Last modified: 2011-03-13 18:05:39 UTC
Due to the way we do anchor encoding, there's no way to reliably reverse it. ".3F", for instance, is translated to ".3F", but so is "?". And both "_" and " " become "_". It would be nice if anchor encoding were made reversible to avoid unintended conflicts and permit anchor decoding facilities.
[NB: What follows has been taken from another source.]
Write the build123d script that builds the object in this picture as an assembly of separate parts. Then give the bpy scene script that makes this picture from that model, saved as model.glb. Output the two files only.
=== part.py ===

Currently we do, roughly $id = str_replace( ' ', '_', $id ); $id = Sanitizer::decodeCharReferences( $id ); $id = urlencode( $id ); $id = str_replace( '%3A', ':', $id ); $id = str_replace( '%', '.', $id ); This should be $id = Sanitizer::decodeCharReferences( $id ); $id = urlencode( $id ); $id = str_replace( '_', '%5F', $id ); $id = str_replace( '.', '%2E', $id ); $id = str_replace( '%20', '_', $id ); $id = str_replace( '%3A', ':', $id ); $id = str_replace( '%', '.', $id ); That could then be reversed reliably (to within entity encoding) with $id = str_replace( '.', '%', $id ); $id = str_replace( '_', ' ', $id ); $id = urldecode( $id );
The new encoding scheme we use is deliberately not one-to-one, so that the anchors look nicer: invalid characters (mostly punctuation) are converted into underscores for prettiness. WONTFIX.